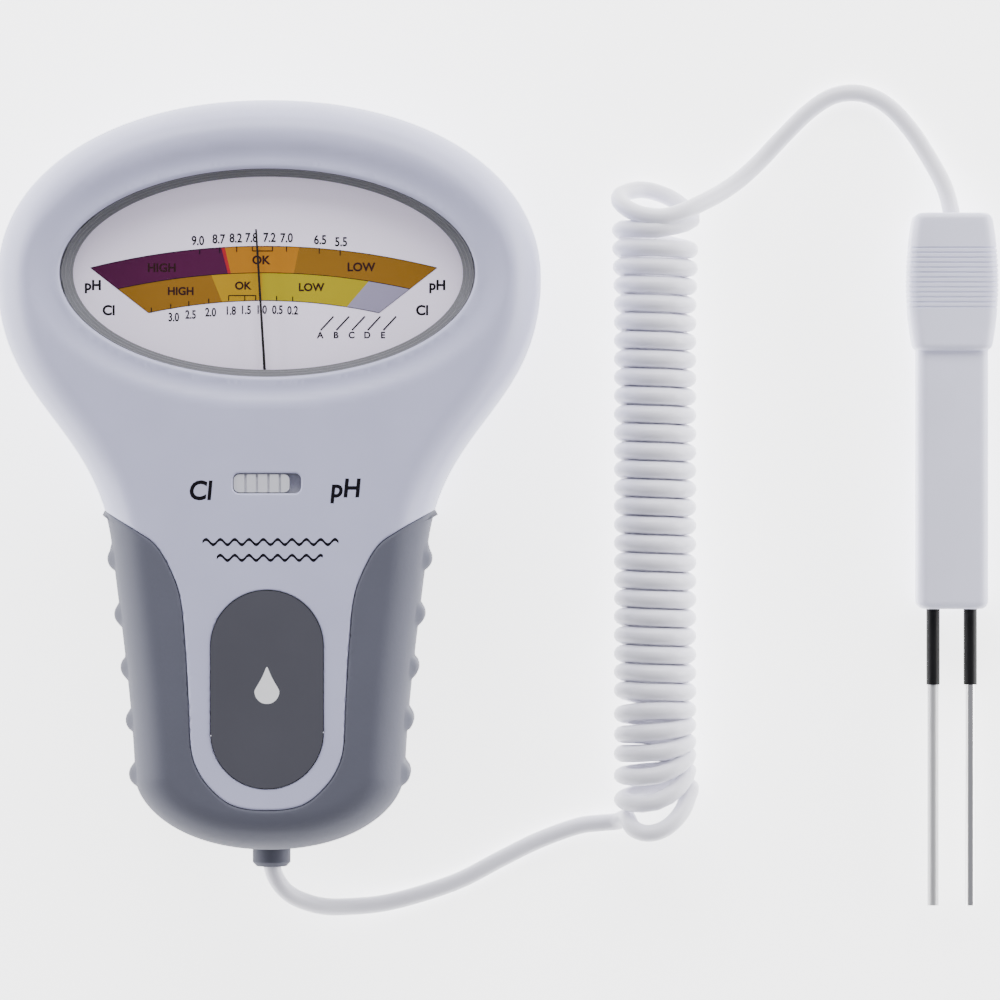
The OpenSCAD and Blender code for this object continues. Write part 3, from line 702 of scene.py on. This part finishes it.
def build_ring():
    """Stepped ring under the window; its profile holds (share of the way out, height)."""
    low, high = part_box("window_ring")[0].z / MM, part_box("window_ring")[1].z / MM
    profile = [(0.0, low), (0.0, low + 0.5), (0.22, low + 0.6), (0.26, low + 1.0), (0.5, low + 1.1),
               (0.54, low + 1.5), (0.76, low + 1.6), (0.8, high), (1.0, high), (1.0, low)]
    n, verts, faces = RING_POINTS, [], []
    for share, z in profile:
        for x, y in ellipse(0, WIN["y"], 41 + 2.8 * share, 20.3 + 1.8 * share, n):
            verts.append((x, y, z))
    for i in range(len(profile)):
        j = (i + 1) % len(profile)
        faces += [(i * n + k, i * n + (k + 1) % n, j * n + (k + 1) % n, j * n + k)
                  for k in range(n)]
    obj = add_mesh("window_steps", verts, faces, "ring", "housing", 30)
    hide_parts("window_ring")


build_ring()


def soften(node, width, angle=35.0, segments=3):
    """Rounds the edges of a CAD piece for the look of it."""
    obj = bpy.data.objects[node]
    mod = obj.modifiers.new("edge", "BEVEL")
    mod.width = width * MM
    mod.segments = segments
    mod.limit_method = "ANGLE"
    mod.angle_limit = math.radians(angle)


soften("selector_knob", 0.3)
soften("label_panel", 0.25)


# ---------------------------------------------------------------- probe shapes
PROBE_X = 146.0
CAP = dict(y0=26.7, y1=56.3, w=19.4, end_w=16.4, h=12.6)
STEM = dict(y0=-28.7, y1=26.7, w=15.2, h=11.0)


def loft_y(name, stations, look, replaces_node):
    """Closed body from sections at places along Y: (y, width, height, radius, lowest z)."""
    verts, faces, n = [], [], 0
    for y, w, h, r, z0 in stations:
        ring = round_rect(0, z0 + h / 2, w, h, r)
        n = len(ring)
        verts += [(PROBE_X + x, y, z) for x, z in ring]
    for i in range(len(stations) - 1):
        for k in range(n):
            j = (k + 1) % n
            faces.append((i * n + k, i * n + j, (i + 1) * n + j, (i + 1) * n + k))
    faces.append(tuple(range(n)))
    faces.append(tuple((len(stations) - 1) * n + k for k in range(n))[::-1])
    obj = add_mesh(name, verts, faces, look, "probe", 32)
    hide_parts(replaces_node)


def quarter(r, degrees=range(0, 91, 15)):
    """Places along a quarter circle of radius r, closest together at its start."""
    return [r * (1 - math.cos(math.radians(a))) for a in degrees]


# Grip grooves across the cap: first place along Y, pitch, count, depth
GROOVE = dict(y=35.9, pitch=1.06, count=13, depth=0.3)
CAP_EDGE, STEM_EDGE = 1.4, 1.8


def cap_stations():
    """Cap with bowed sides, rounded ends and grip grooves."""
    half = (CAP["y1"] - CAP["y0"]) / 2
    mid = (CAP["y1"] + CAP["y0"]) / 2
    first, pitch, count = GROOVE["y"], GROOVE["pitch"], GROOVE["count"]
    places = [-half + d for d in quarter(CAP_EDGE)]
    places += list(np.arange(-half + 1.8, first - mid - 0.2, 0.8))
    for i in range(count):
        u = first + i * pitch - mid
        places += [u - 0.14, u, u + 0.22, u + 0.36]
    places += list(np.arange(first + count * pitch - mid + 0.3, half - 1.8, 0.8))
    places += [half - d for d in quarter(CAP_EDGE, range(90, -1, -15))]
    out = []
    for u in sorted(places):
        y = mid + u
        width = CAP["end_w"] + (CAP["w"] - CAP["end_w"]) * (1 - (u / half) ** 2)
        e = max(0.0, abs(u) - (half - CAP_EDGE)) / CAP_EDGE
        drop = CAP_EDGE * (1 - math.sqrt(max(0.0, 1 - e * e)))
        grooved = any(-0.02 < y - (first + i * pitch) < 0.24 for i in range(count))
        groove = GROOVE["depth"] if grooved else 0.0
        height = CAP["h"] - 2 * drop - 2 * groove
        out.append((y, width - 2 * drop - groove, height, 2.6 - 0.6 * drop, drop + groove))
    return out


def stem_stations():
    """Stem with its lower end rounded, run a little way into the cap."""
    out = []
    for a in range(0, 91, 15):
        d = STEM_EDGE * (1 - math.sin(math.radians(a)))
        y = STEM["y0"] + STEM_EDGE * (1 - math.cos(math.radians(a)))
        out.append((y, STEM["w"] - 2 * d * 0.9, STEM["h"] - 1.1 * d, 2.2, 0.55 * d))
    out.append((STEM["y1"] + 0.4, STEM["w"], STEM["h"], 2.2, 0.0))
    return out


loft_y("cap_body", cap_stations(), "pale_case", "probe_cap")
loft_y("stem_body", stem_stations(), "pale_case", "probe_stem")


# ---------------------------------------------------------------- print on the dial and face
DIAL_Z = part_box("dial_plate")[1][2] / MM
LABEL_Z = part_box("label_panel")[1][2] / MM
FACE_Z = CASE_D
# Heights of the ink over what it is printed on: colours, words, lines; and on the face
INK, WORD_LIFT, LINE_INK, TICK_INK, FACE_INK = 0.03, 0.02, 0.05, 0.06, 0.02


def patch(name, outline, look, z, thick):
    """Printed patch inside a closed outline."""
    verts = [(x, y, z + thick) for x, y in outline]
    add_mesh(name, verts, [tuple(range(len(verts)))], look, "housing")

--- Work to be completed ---
Using the listing above, reproduce each line without omission.

--- Written solution ---
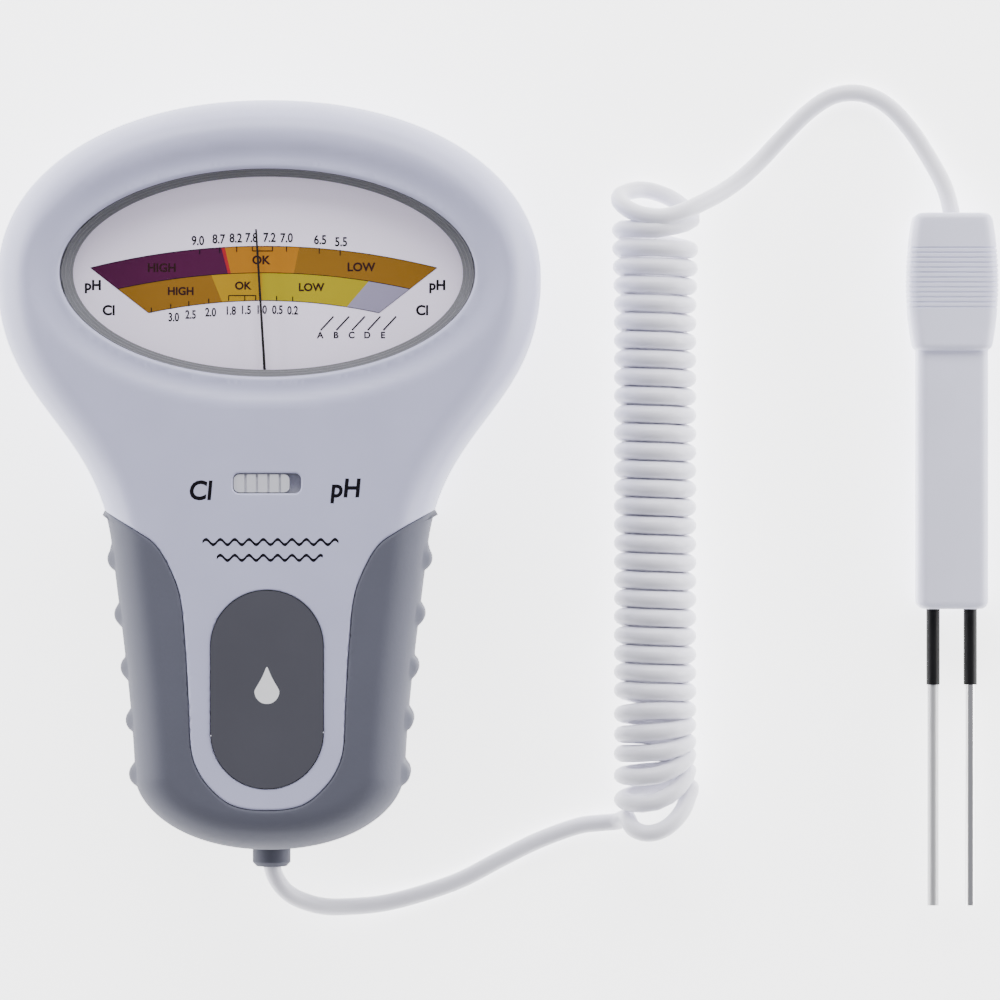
The OpenSCAD and Blender code for this object continues. Write part 3, from line 702 of scene.py on. This part finishes it.
def build_ring():
    """Stepped ring under the window; its profile holds (share of the way out, height)."""
    low, high = part_box("window_ring")[0].z / MM, part_box("window_ring")[1].z / MM
    profile = [(0.0, low), (0.0, low + 0.5), (0.22, low + 0.6), (0.26, low + 1.0), (0.5, low + 1.1),
               (0.54, low + 1.5), (0.76, low + 1.6), (0.8, high), (1.0, high), (1.0, low)]
    n, verts, faces = RING_POINTS, [], []
    for share, z in profile:
        for x, y in ellipse(0, WIN["y"], 41 + 2.8 * share, 20.3 + 1.8 * share, n):
            verts.append((x, y, z))
    for i in range(len(profile)):
        j = (i + 1) % len(profile)
        faces += [(i * n + k, i * n + (k + 1) % n, j * n + (k + 1) % n, j * n + k)
                  for k in range(n)]
    obj = add_mesh("window_steps", verts, faces, "ring", "housing", 30)
    hide_parts("window_ring")


build_ring()


def soften(node, width, angle=35.0, segments=3):
    """Rounds the edges of a CAD piece for the look of it."""
    obj = bpy.data.objects[node]
    mod = obj.modifiers.new("edge", "BEVEL")
    mod.width = width * MM
    mod.segments = segments
    mod.limit_method = "ANGLE"
    mod.angle_limit = math.radians(angle)


soften("selector_knob", 0.3)
soften("label_panel", 0.25)


# ---------------------------------------------------------------- probe shapes
PROBE_X = 146.0
CAP = dict(y0=26.7, y1=56.3, w=19.4, end_w=16.4, h=12.6)
STEM = dict(y0=-28.7, y1=26.7, w=15.2, h=11.0)


def loft_y(name, stations, look, replaces_node):
    """Closed body from sections at places along Y: (y, width, height, radius, lowest z)."""
    verts, faces, n = [], [], 0
    for y, w, h, r, z0 in stations:
        ring = round_rect(0, z0 + h / 2, w, h, r)
        n = len(ring)
        verts += [(PROBE_X + x, y, z) for x, z in ring]
    for i in range(len(stations) - 1):
        for k in range(n):
            j = (k + 1) % n
            faces.append((i * n + k, i * n + j, (i + 1) * n + j, (i + 1) * n + k))
    faces.append(tuple(range(n)))
    faces.append(tuple((len(stations) - 1) * n + k for k in range(n))[::-1])
    obj = add_mesh(name, verts, faces, look, "probe", 32)
    hide_parts(replaces_node)


def quarter(r, degrees=range(0, 91, 15)):
    """Places along a quarter circle of radius r, closest together at its start."""
    return [r * (1 - math.cos(math.radians(a))) for a in degrees]


# Grip grooves across the cap: first place along Y, pitch, count, depth
GROOVE = dict(y=35.9, pitch=1.06, count=13, depth=0.3)
CAP_EDGE, STEM_EDGE = 1.4, 1.8


def cap_stations():
    """Cap with bowed sides, rounded ends and grip grooves."""
    half = (CAP["y1"] - CAP["y0"]) / 2
    mid = (CAP["y1"] + CAP["y0"]) / 2
    first, pitch, count = GROOVE["y"], GROOVE["pitch"], GROOVE["count"]
    places = [-half + d for d in quarter(CAP_EDGE)]
    places += list(np.arange(-half + 1.8, first - mid - 0.2, 0.8))
    for i in range(count):
        u = first + i * pitch - mid
        places += [u - 0.14, u, u + 0.22, u + 0.36]
    places += list(np.arange(first + count * pitch - mid + 0.3, half - 1.8, 0.8))
    places += [half - d for d in quarter(CAP_EDGE, range(90, -1, -15))]
    out = []
    for u in sorted(places):
        y = mid + u
        width = CAP["end_w"] + (CAP["w"] - CAP["end_w"]) * (1 - (u / half) ** 2)
        e = max(0.0, abs(u) - (half - CAP_EDGE)) / CAP_EDGE
        drop = CAP_EDGE * (1 - math.sqrt(max(0.0, 1 - e * e)))
        grooved = any(-0.02 < y - (first + i * pitch) < 0.24 for i in range(count))
        groove = GROOVE["depth"] if grooved else 0.0
        height = CAP["h"] - 2 * drop - 2 * groove
        out.append((y, width - 2 * drop - groove, height, 2.6 - 0.6 * drop, drop + groove))
    return out


def stem_stations():
    """Stem with its lower end rounded, run a little way into the cap."""
    out = []
    for a in range(0, 91, 15):
        d = STEM_EDGE * (1 - math.sin(math.radians(a)))
        y = STEM["y0"] + STEM_EDGE * (1 - math.cos(math.radians(a)))
        out.append((y, STEM["w"] - 2 * d * 0.9, STEM["h"] - 1.1 * d, 2.2, 0.55 * d))
    out.append((STEM["y1"] + 0.4, STEM["w"], STEM["h"], 2.2, 0.0))
    return out


loft_y("cap_body", cap_stations(), "pale_case", "probe_cap")
loft_y("stem_body", stem_stations(), "pale_case", "probe_stem")


# ---------------------------------------------------------------- print on the dial and face
DIAL_Z = part_box("dial_plate")[1][2] / MM
LABEL_Z = part_box("label_panel")[1][2] / MM
FACE_Z = CASE_D
# Heights of the ink over what it is printed on: colours, words, lines; and on the face
INK, WORD_LIFT, LINE_INK, TICK_INK, FACE_INK = 0.03, 0.02, 0.05, 0.06, 0.02


def patch(name, outline, look, z, thick):
    """Printed patch inside a closed outline."""
    verts = [(x, y, z + thick) for x, y in outline]
    add_mesh(name, verts, [tuple(range(len(verts)))], look, "housing")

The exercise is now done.